# Job
Give the listing again in full, exactly as written.

# Dataset extract
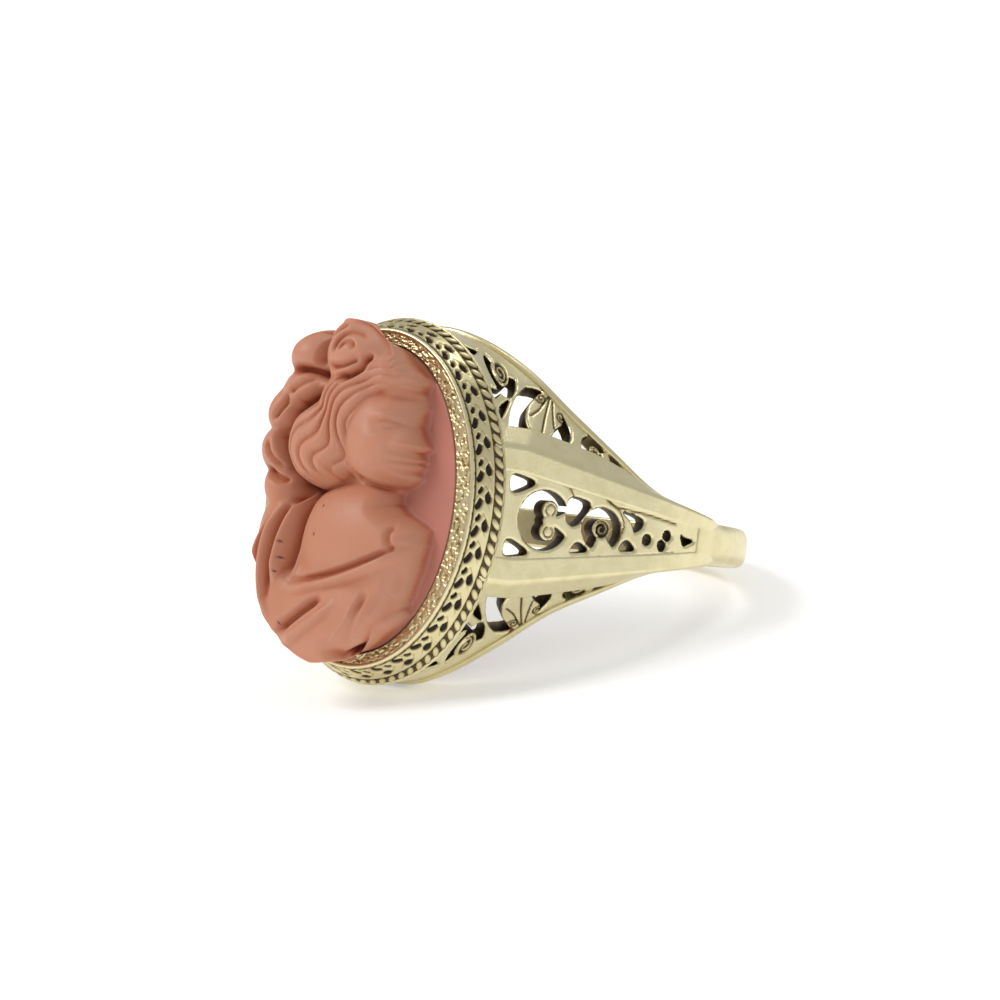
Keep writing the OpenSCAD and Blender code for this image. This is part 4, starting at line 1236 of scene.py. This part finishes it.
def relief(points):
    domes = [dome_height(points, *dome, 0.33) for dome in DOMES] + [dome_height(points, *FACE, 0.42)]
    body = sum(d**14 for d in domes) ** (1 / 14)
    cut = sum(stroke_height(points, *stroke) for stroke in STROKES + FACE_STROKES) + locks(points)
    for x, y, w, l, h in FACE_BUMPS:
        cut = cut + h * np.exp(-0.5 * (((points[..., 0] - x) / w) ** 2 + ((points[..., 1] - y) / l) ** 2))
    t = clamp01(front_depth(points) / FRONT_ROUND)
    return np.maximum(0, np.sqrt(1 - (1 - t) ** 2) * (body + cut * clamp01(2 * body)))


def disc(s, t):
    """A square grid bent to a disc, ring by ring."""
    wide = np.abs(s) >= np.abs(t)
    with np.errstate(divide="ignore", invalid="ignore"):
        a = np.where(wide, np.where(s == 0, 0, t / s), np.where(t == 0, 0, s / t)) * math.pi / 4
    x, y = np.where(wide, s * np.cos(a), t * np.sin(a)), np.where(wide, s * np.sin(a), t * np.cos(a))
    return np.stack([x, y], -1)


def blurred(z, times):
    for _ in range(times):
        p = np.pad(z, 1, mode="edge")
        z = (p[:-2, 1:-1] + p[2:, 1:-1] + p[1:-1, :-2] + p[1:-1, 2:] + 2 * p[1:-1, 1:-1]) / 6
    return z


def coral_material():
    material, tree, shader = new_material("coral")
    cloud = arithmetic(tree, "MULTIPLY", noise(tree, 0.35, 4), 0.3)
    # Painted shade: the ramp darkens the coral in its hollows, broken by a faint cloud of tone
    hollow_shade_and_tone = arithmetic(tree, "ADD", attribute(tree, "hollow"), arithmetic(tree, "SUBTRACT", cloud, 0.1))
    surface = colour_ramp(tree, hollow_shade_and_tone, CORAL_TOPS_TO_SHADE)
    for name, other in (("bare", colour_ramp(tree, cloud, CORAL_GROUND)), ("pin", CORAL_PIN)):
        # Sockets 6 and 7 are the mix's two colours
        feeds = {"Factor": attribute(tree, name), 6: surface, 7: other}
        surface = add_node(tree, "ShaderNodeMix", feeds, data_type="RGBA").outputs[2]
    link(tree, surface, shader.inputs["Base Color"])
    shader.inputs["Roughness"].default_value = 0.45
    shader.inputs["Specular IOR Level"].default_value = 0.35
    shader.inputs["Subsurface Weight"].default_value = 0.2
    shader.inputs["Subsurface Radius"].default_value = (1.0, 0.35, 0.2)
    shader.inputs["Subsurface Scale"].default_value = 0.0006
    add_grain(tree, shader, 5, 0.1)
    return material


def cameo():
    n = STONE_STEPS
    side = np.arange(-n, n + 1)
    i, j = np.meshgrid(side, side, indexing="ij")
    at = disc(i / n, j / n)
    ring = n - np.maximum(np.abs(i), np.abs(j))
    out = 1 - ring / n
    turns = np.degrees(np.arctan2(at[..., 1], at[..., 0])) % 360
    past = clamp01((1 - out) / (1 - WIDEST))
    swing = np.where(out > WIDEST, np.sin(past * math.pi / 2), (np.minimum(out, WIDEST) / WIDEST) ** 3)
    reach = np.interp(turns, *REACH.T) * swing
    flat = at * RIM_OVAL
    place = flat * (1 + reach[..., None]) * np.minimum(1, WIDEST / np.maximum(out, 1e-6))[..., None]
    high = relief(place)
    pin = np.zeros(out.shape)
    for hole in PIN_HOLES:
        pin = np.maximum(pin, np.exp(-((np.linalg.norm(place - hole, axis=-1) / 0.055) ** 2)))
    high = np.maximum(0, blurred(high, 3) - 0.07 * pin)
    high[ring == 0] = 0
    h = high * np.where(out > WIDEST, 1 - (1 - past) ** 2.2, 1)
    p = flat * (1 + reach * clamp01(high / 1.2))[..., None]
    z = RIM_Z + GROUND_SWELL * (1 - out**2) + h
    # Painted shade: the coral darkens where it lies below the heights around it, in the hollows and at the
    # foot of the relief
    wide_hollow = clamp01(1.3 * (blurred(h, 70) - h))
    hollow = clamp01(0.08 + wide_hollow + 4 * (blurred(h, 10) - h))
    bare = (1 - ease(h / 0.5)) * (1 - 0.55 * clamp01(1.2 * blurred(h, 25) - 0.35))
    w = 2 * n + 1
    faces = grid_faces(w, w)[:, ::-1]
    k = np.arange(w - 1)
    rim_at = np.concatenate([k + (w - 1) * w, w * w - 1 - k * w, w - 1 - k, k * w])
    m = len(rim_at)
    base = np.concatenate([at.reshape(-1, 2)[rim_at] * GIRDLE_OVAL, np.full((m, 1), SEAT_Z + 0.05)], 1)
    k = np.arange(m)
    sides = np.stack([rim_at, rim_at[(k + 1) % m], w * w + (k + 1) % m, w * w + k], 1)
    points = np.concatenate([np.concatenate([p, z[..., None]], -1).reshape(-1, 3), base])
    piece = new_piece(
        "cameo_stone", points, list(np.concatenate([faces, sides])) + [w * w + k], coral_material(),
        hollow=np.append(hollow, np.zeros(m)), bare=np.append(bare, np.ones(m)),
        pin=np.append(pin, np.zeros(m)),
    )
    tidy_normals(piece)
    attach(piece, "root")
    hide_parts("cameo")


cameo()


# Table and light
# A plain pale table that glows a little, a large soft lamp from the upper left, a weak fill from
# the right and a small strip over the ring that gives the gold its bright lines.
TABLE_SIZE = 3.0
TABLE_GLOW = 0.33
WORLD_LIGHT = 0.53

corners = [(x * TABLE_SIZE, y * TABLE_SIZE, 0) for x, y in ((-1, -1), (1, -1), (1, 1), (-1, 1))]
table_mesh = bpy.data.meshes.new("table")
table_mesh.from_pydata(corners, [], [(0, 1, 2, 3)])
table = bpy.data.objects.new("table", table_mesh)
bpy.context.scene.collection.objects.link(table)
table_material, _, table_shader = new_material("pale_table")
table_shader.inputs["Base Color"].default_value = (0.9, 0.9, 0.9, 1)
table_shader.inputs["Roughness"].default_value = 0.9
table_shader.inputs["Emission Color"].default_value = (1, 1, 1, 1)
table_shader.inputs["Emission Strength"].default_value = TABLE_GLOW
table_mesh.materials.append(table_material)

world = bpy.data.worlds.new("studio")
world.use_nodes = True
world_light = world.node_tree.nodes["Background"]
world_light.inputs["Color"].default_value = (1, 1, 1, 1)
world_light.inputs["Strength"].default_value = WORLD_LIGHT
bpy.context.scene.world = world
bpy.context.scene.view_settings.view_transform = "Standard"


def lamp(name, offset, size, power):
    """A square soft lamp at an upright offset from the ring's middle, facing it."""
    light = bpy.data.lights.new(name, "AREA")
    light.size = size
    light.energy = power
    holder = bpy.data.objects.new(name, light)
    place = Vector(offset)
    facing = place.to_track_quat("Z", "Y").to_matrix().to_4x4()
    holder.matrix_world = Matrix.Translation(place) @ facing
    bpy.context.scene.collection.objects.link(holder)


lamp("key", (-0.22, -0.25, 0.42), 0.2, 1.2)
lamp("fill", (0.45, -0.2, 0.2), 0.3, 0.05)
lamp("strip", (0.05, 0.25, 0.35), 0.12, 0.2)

# Finished exercise
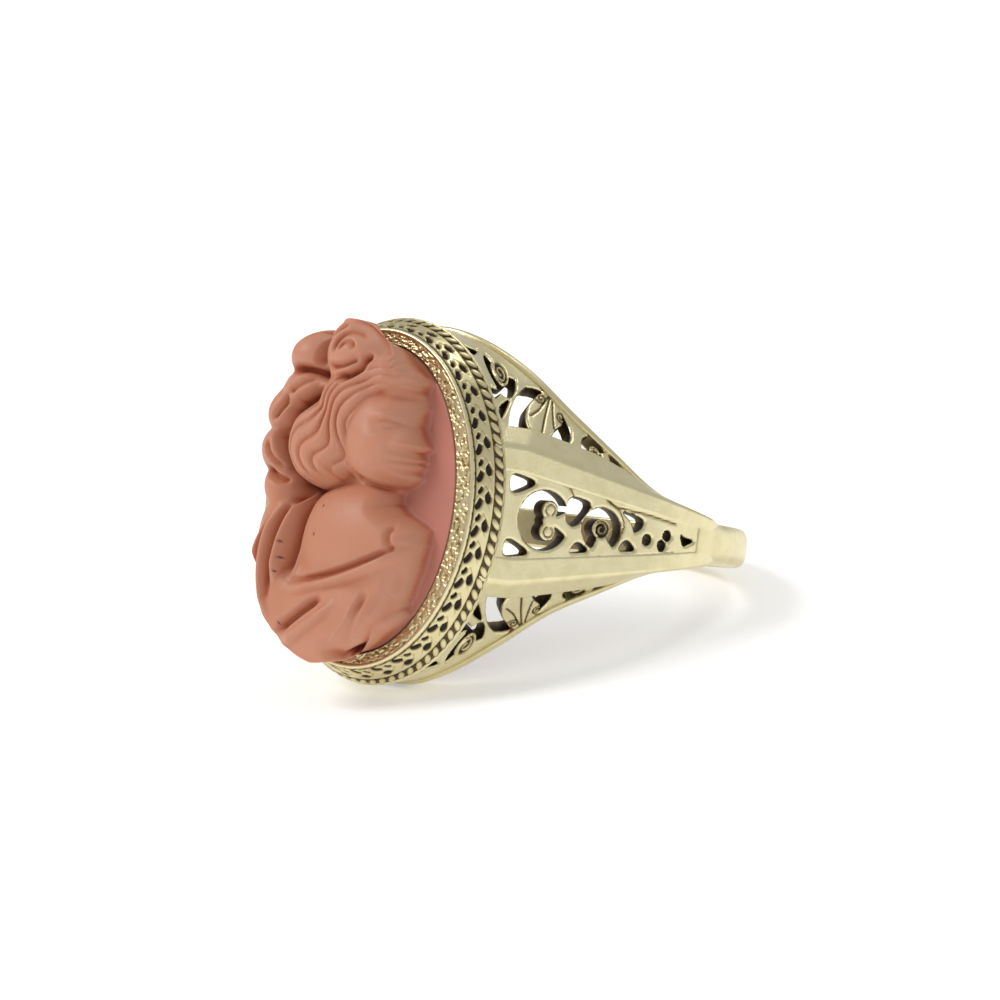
Keep writing the OpenSCAD and Blender code for this image. This is part 4, starting at line 1236 of scene.py. This part finishes it.
def relief(points):
    domes = [dome_height(points, *dome, 0.33) for dome in DOMES] + [dome_height(points, *FACE, 0.42)]
    body = sum(d**14 for d in domes) ** (1 / 14)
    cut = sum(stroke_height(points, *stroke) for stroke in STROKES + FACE_STROKES) + locks(points)
    for x, y, w, l, h in FACE_BUMPS:
        cut = cut + h * np.exp(-0.5 * (((points[..., 0] - x) / w) ** 2 + ((points[..., 1] - y) / l) ** 2))
    t = clamp01(front_depth(points) / FRONT_ROUND)
    return np.maximum(0, np.sqrt(1 - (1 - t) ** 2) * (body + cut * clamp01(2 * body)))


def disc(s, t):
    """A square grid bent to a disc, ring by ring."""
    wide = np.abs(s) >= np.abs(t)
    with np.errstate(divide="ignore", invalid="ignore"):
        a = np.where(wide, np.where(s == 0, 0, t / s), np.where(t == 0, 0, s / t)) * math.pi / 4
    x, y = np.where(wide, s * np.cos(a), t * np.sin(a)), np.where(wide, s * np.sin(a), t * np.cos(a))
    return np.stack([x, y], -1)


def blurred(z, times):
    for _ in range(times):
        p = np.pad(z, 1, mode="edge")
        z = (p[:-2, 1:-1] + p[2:, 1:-1] + p[1:-1, :-2] + p[1:-1, 2:] + 2 * p[1:-1, 1:-1]) / 6
    return z


def coral_material():
    material, tree, shader = new_material("coral")
    cloud = arithmetic(tree, "MULTIPLY", noise(tree, 0.35, 4), 0.3)
    # Painted shade: the ramp darkens the coral in its hollows, broken by a faint cloud of tone
    hollow_shade_and_tone = arithmetic(tree, "ADD", attribute(tree, "hollow"), arithmetic(tree, "SUBTRACT", cloud, 0.1))
    surface = colour_ramp(tree, hollow_shade_and_tone, CORAL_TOPS_TO_SHADE)
    for name, other in (("bare", colour_ramp(tree, cloud, CORAL_GROUND)), ("pin", CORAL_PIN)):
        # Sockets 6 and 7 are the mix's two colours
        feeds = {"Factor": attribute(tree, name), 6: surface, 7: other}
        surface = add_node(tree, "ShaderNodeMix", feeds, data_type="RGBA").outputs[2]
    link(tree, surface, shader.inputs["Base Color"])
    shader.inputs["Roughness"].default_value = 0.45
    shader.inputs["Specular IOR Level"].default_value = 0.35
    shader.inputs["Subsurface Weight"].default_value = 0.2
    shader.inputs["Subsurface Radius"].default_value = (1.0, 0.35, 0.2)
    shader.inputs["Subsurface Scale"].default_value = 0.0006
    add_grain(tree, shader, 5, 0.1)
    return material


def cameo():
    n = STONE_STEPS
    side = np.arange(-n, n + 1)
    i, j = np.meshgrid(side, side, indexing="ij")
    at = disc(i / n, j / n)
    ring = n - np.maximum(np.abs(i), np.abs(j))
    out = 1 - ring / n
    turns = np.degrees(np.arctan2(at[..., 1], at[..., 0])) % 360
    past = clamp01((1 - out) / (1 - WIDEST))
    swing = np.where(out > WIDEST, np.sin(past * math.pi / 2), (np.minimum(out, WIDEST) / WIDEST) ** 3)
    reach = np.interp(turns, *REACH.T) * swing
    flat = at * RIM_OVAL
    place = flat * (1 + reach[..., None]) * np.minimum(1, WIDEST / np.maximum(out, 1e-6))[..., None]
    high = relief(place)
    pin = np.zeros(out.shape)
    for hole in PIN_HOLES:
        pin = np.maximum(pin, np.exp(-((np.linalg.norm(place - hole, axis=-1) / 0.055) ** 2)))
    high = np.maximum(0, blurred(high, 3) - 0.07 * pin)
    high[ring == 0] = 0
    h = high * np.where(out > WIDEST, 1 - (1 - past) ** 2.2, 1)
    p = flat * (1 + reach * clamp01(high / 1.2))[..., None]
    z = RIM_Z + GROUND_SWELL * (1 - out**2) + h
    # Painted shade: the coral darkens where it lies below the heights around it, in the hollows and at the
    # foot of the relief
    wide_hollow = clamp01(1.3 * (blurred(h, 70) - h))
    hollow = clamp01(0.08 + wide_hollow + 4 * (blurred(h, 10) - h))
    bare = (1 - ease(h / 0.5)) * (1 - 0.55 * clamp01(1.2 * blurred(h, 25) - 0.35))
    w = 2 * n + 1
    faces = grid_faces(w, w)[:, ::-1]
    k = np.arange(w - 1)
    rim_at = np.concatenate([k + (w - 1) * w, w * w - 1 - k * w, w - 1 - k, k * w])
    m = len(rim_at)
    base = np.concatenate([at.reshape(-1, 2)[rim_at] * GIRDLE_OVAL, np.full((m, 1), SEAT_Z + 0.05)], 1)
    k = np.arange(m)
    sides = np.stack([rim_at, rim_at[(k + 1) % m], w * w + (k + 1) % m, w * w + k], 1)
    points = np.concatenate([np.concatenate([p, z[..., None]], -1).reshape(-1, 3), base])
    piece = new_piece(
        "cameo_stone", points, list(np.concatenate([faces, sides])) + [w * w + k], coral_material(),
        hollow=np.append(hollow, np.zeros(m)), bare=np.append(bare, np.ones(m)),
        pin=np.append(pin, np.zeros(m)),
    )
    tidy_normals(piece)
    attach(piece, "root")
    hide_parts("cameo")


cameo()


# Table and light
# A plain pale table that glows a little, a large soft lamp from the upper left, a weak fill from
# the right and a small strip over the ring that gives the gold its bright lines.
TABLE_SIZE = 3.0
TABLE_GLOW = 0.33
WORLD_LIGHT = 0.53

corners = [(x * TABLE_SIZE, y * TABLE_SIZE, 0) for x, y in ((-1, -1), (1, -1), (1, 1), (-1, 1))]
table_mesh = bpy.data.meshes.new("table")
table_mesh.from_pydata(corners, [], [(0, 1, 2, 3)])
table = bpy.data.objects.new("table", table_mesh)
bpy.context.scene.collection.objects.link(table)
table_material, _, table_shader = new_material("pale_table")
table_shader.inputs["Base Color"].default_value = (0.9, 0.9, 0.9, 1)
table_shader.inputs["Roughness"].default_value = 0.9
table_shader.inputs["Emission Color"].default_value = (1, 1, 1, 1)
table_shader.inputs["Emission Strength"].default_value = TABLE_GLOW
table_mesh.materials.append(table_material)

world = bpy.data.worlds.new("studio")
world.use_nodes = True
world_light = world.node_tree.nodes["Background"]
world_light.inputs["Color"].default_value = (1, 1, 1, 1)
world_light.inputs["Strength"].default_value = WORLD_LIGHT
bpy.context.scene.world = world
bpy.context.scene.view_settings.view_transform = "Standard"


def lamp(name, offset, size, power):
    """A square soft lamp at an upright offset from the ring's middle, facing it."""
    light = bpy.data.lights.new(name, "AREA")
    light.size = size
    light.energy = power
    holder = bpy.data.objects.new(name, light)
    place = Vector(offset)
    facing = place.to_track_quat("Z", "Y").to_matrix().to_4x4()
    holder.matrix_world = Matrix.Translation(place) @ facing
    bpy.context.scene.collection.objects.link(holder)


lamp("key", (-0.22, -0.25, 0.42), 0.2, 1.2)
lamp("fill", (0.45, -0.2, 0.2), 0.3, 0.05)
lamp("strip", (0.05, 0.25, 0.35), 0.12, 0.2)